(ASI) - Si è riaperta la questione porti chiusi o aperti dopo i casi Diciotti e Sea Watch, a causa della situazione libica, che rischia di provocare un esodo di massa.
E, insieme a loro, si teme, anche di persone poco raccomandabili e perfino di affiliati all’Isis.
Ieri il ministro Salvini, mentre la nave Mare Jonio salpava da Lampedusa, emanava una direttiva con indicazioni alle forze di polizia e ai capi di Marina e Guardia di Finanza di vigilare affinché "non reiterino condotte in contrasto con la vigente normativa in materia di soccorso in mare". Secondo Salvini l’attività di salvataggio delle Ong incentiva solo gli attraversamenti; il suo obbiettivo è quello di chiudere i porti e impedire l’arrivo dalla Libia di chiunque, negando lo status di 'rifugiato'.
Secondo il Ministero della Difesa invece, Salvini avrebbe 'sconfinato': "È stata superata una linea rossa". Perché la direttiva è stata inviata a polizia, carabinieri, guardia di finanza e costiera, ma anche al capo di stato maggiore della Difesa. Di qui le accuse di sconfinamento, che Salvini nega: "Siamo tranquillissimi perché il Viminale è la massima autorità per la sicurezza interna. Quindi la direttiva è doverosa, oltre che legittima. La legge dispone dell’uso di navi della Marina. Ingerenze? Io ho il diritto-dovere di decidere in quale porto sbarca tizio o caio".

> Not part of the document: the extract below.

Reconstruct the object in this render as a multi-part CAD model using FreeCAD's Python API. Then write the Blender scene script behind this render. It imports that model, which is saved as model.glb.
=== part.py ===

Ecco invece le parole di Luigi Di Maio: "Se abbiamo il problema di 800 mila migranti in Italia, di certo non li fermi con una direttiva. Se vogliamo aiutare l’Italia, molliamo i Paesi che non accolgono i migranti, invece di allearci con loro, da Orbán in giù". Il premier Giuseppe Conte prova invece a mediare: "Porti aperti sì o no, è una semplificazione bellissima per il pubblico, ma chi la segue può scoprire che la politica italiana sull’immigrazione è molto più complessa".